The pigeons are a nightmare. In 2008, the city banned selling birdseed because the birds were literally eating the monuments. Their droppings are acidic and dissolve the marble. Don't feed them. If you do, you might get a fine, and you'll definitely get swarmed.

Instead, look at the two massive granite columns near the water. One has the Lion of Venice, and the other has St. Theodore killing a dragon (which looks more like a crocodile). Historically, this was the gateway to the city. But it was also the site of public executions. To this day, superstitious Venetians will never walk between the two columns. They’ll walk around them. If you want to look like a local, do the same.

How to Actually Visit Piazza San Marco Italy

Timing is everything. Between 10:00 AM and 4:00 PM, the square is a mosh pit of cruise ship tours and day-trippers. It’s loud. It’s hot. It’s stressful.

If you want the soul of the place, arrive at dawn. The sun rises over the San Giorgio Maggiore island across the water, and the light hits the square with a clarity that’s almost spiritual. Alternatively, go after 10:00 PM. The crowds vanish, the orchestras in the cafes play their last sets, and the footsteps of people echo off the buildings. That’s when you feel the weight of a thousand years of history.

Practical Steps for Your Visit

  1. Book the Basilica in Advance: Don't stand in the 2-hour line. Use the official website to book a timed entry. It costs a few Euros but saves your sanity.
  2. Dress Code is Real: They will turn you away from the Basilica if your shoulders or knees are showing. They don't care if it's 35°C outside. Carry a light scarf.
  3. The Secret Itineraries Tour: At the Doge's Palace, book the "Secret Itineraries" tour. It takes you into the hidden offices, torture chambers, and the cell Casanova escaped from. It’s way better than the standard walk-through.
  4. Climb San Giorgio Instead: If the line for the Campanile is too long, take the Vaporetto (water bus) across to the island of San Giorgio Maggiore. The bell tower there is just as tall, cheaper, and has a better view of Venice itself—including the square you just left.
  5. Check the Tide: Download an app like "Hi!Tide Venice." It’ll tell you if the square is going to flood so you know whether to wear sneakers or buy those neon plastic over-boots.
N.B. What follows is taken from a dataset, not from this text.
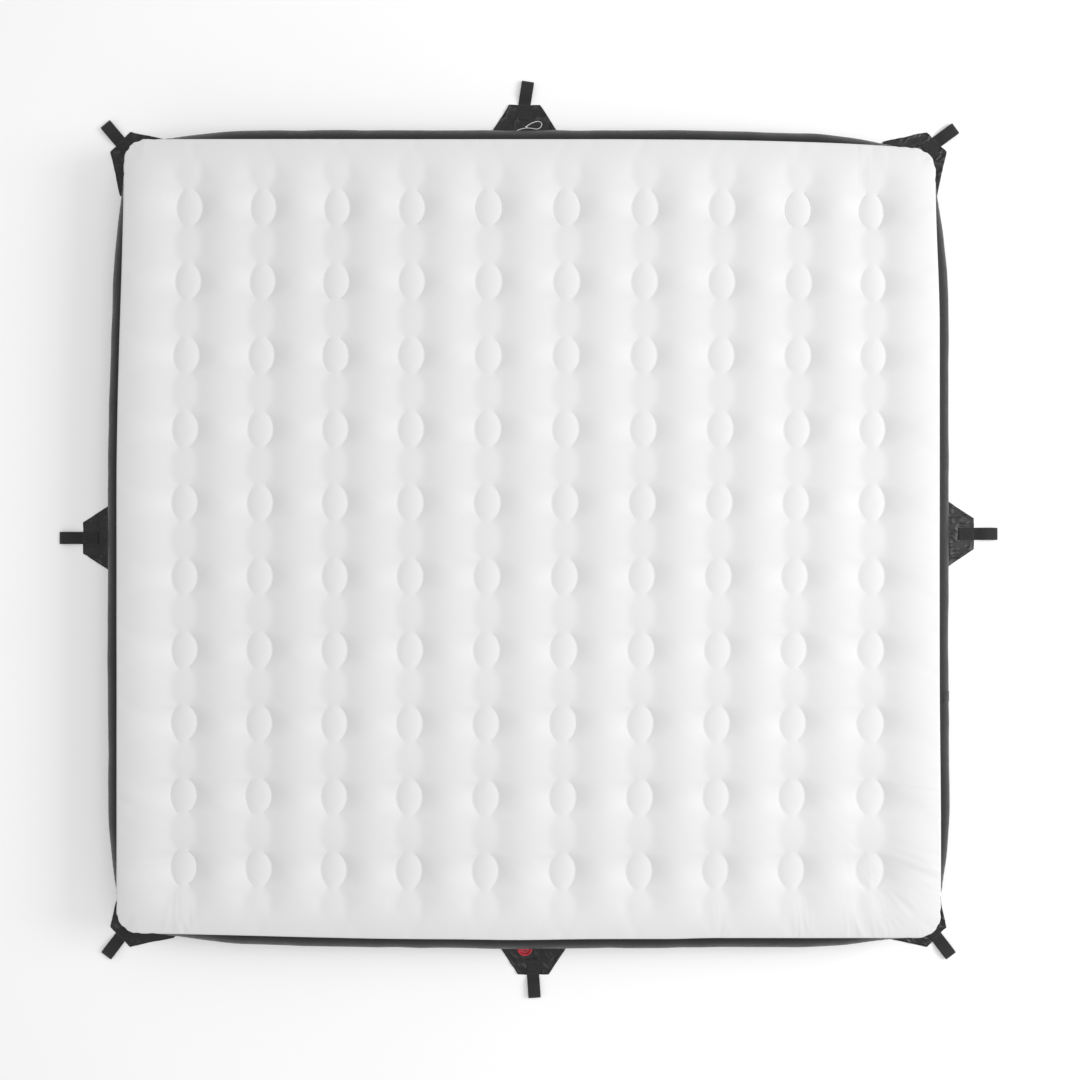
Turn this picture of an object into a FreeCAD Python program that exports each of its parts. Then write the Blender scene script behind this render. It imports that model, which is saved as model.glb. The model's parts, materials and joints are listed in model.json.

Venice is fragile. Piazza San Marco Italy is the crown jewel of a city that is fighting a constant battle against the sea. When you visit, move slowly. Look up. Notice the details in the stone. There’s a reason this place has fascinated everyone from Marco Polo to Ernest Hemingway. It’s a testament to human ego and artistic brilliance, all held up by a few million logs and a lot of prayer.